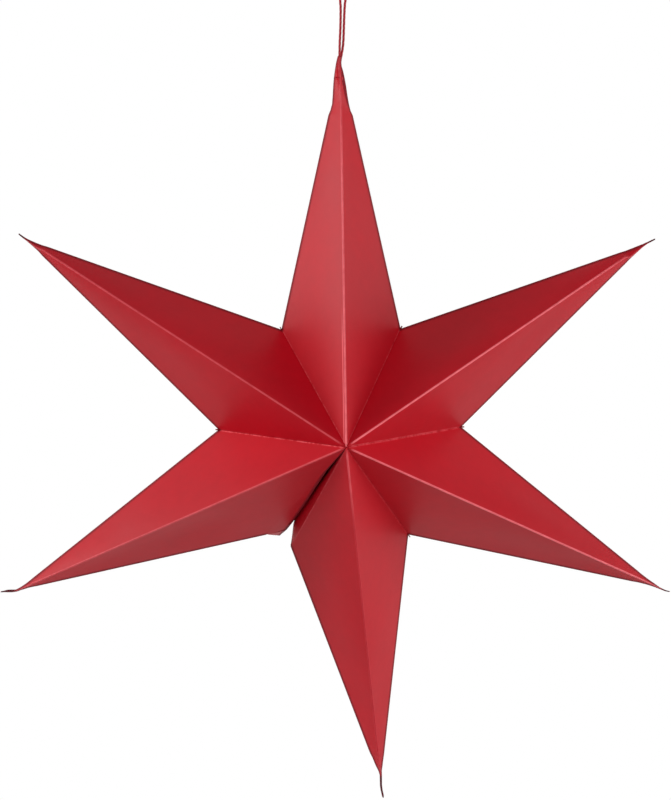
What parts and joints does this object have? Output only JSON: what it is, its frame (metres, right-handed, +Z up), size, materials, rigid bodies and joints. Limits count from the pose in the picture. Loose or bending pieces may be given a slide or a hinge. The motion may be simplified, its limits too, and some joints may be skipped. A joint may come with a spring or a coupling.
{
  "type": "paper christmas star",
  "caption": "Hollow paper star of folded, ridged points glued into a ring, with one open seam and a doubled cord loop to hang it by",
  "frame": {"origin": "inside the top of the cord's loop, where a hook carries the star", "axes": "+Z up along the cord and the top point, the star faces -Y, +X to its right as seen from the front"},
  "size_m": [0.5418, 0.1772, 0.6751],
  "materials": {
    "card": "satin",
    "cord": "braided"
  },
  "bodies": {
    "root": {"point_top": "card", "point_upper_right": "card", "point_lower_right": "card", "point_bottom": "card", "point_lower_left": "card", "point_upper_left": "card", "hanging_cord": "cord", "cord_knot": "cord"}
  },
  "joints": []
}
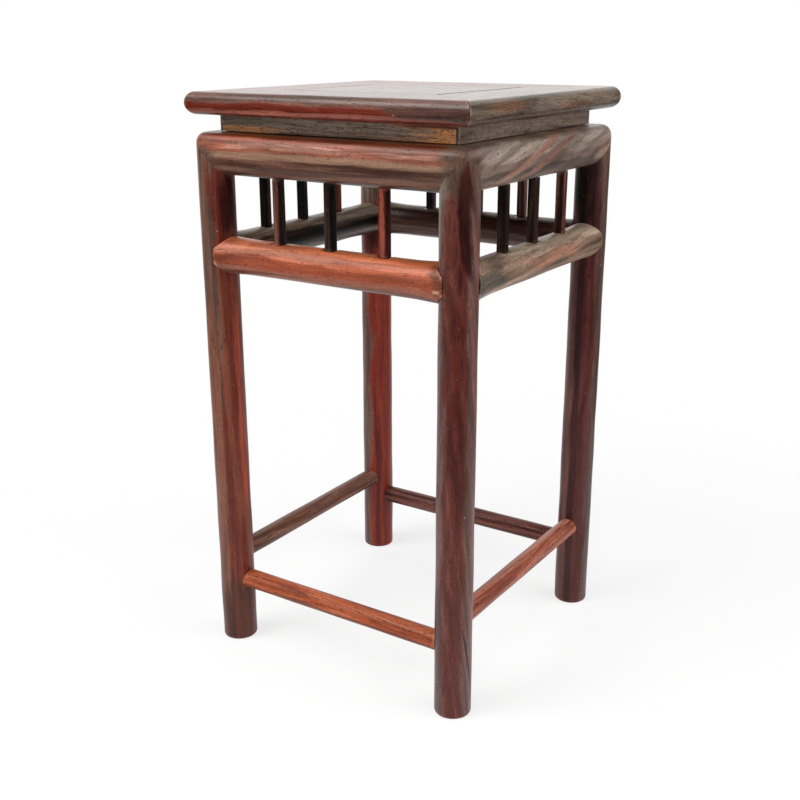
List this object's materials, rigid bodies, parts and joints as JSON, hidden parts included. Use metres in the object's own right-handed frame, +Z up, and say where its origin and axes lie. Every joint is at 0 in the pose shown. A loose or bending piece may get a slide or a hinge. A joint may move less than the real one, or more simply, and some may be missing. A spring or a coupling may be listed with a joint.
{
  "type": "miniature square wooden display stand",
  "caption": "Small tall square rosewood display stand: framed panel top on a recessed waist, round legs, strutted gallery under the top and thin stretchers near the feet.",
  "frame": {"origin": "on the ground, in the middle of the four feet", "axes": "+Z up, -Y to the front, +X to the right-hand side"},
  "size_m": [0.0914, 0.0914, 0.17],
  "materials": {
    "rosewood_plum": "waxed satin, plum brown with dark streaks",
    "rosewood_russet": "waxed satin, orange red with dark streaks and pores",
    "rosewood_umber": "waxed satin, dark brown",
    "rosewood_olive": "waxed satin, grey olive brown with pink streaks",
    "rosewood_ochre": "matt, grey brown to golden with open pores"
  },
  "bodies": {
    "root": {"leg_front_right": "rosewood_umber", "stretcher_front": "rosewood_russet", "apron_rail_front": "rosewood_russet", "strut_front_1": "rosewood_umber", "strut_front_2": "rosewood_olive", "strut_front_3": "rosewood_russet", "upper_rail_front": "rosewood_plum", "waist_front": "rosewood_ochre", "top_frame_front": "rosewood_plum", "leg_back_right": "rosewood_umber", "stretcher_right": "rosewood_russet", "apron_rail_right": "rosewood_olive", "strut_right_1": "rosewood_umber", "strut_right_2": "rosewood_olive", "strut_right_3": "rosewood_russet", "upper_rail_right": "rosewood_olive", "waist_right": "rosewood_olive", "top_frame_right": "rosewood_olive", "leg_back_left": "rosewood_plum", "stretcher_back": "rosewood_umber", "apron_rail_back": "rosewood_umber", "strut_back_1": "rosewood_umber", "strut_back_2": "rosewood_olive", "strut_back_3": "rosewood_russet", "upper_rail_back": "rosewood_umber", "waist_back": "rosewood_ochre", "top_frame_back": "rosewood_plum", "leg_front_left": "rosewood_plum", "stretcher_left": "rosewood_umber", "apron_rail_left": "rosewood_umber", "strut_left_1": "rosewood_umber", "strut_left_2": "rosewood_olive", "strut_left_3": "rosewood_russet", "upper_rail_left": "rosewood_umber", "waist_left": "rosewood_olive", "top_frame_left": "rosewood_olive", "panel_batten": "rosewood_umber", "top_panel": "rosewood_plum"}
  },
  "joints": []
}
#####
Exercise objective – Go through the listing above and restate it word for word.

Expected answer –
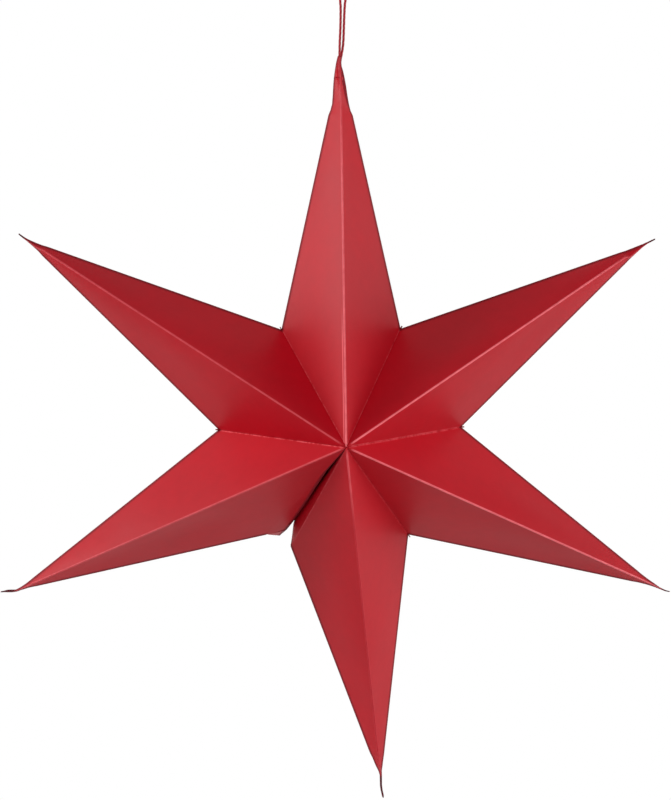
What parts and joints does this object have? Output only JSON: what it is, its frame (metres, right-handed, +Z up), size, materials, rigid bodies and joints. Limits count from the pose in the picture. Loose or bending pieces may be given a slide or a hinge. The motion may be simplified, its limits too, and some joints may be skipped. A joint may come with a spring or a coupling.
{
  "type": "paper christmas star",
  "caption": "Hollow paper star of folded, ridged points glued into a ring, with one open seam and a doubled cord loop to hang it by",
  "frame": {"origin": "inside the top of the cord's loop, where a hook carries the star", "axes": "+Z up along the cord and the top point, the star faces -Y, +X to its right as seen from the front"},
  "size_m": [0.5418, 0.1772, 0.6751],
  "materials": {
    "card": "satin",
    "cord": "braided"
  },
  "bodies": {
    "root": {"point_top": "card", "point_upper_right": "card", "point_lower_right": "card", "point_bottom": "card", "point_lower_left": "card", "point_upper_left": "card", "hanging_cord": "cord", "cord_knot": "cord"}
  },
  "joints": []
}
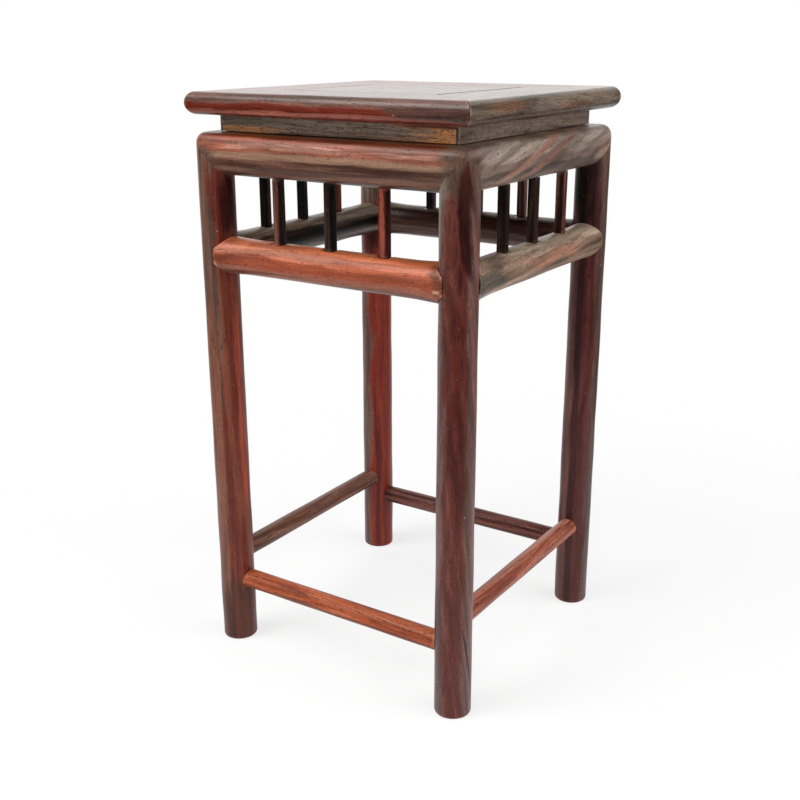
List this object's materials, rigid bodies, parts and joints as JSON, hidden parts included. Use metres in the object's own right-handed frame, +Z up, and say where its origin and axes lie. Every joint is at 0 in the pose shown. A loose or bending piece may get a slide or a hinge. A joint may move less than the real one, or more simply, and some may be missing. A spring or a coupling may be listed with a joint.
{
  "type": "miniature square wooden display stand",
  "caption": "Small tall square rosewood display stand: framed panel top on a recessed waist, round legs, strutted gallery under the top and thin stretchers near the feet.",
  "frame": {"origin": "on the ground, in the middle of the four feet", "axes": "+Z up, -Y to the front, +X to the right-hand side"},
  "size_m": [0.0914, 0.0914, 0.17],
  "materials": {
    "rosewood_plum": "waxed satin, plum brown with dark streaks",
    "rosewood_russet": "waxed satin, orange red with dark streaks and pores",
    "rosewood_umber": "waxed satin, dark brown",
    "rosewood_olive": "waxed satin, grey olive brown with pink streaks",
    "rosewood_ochre": "matt, grey brown to golden with open pores"
  },
  "bodies": {
    "root": {"leg_front_right": "rosewood_umber", "stretcher_front": "rosewood_russet", "apron_rail_front": "rosewood_russet", "strut_front_1": "rosewood_umber", "strut_front_2": "rosewood_olive", "strut_front_3": "rosewood_russet", "upper_rail_front": "rosewood_plum", "waist_front": "rosewood_ochre", "top_frame_front": "rosewood_plum", "leg_back_right": "rosewood_umber", "stretcher_right": "rosewood_russet", "apron_rail_right": "rosewood_olive", "strut_right_1": "rosewood_umber", "strut_right_2": "rosewood_olive", "strut_right_3": "rosewood_russet", "upper_rail_right": "rosewood_olive", "waist_right": "rosewood_olive", "top_frame_right": "rosewood_olive", "leg_back_left": "rosewood_plum", "stretcher_back": "rosewood_umber", "apron_rail_back": "rosewood_umber", "strut_back_1": "rosewood_umber", "strut_back_2": "rosewood_olive", "strut_back_3": "rosewood_russet", "upper_rail_back": "rosewood_umber", "waist_back": "rosewood_ochre", "top_frame_back": "rosewood_plum", "leg_front_left": "rosewood_plum", "stretcher_left": "rosewood_umber", "apron_rail_left": "rosewood_umber", "strut_left_1": "rosewood_umber", "strut_left_2": "rosewood_olive", "strut_left_3": "rosewood_russet", "upper_rail_left": "rosewood_umber", "waist_left": "rosewood_olive", "top_frame_left": "rosewood_olive", "panel_batten": "rosewood_umber", "top_panel": "rosewood_plum"}
  },
  "joints": []
}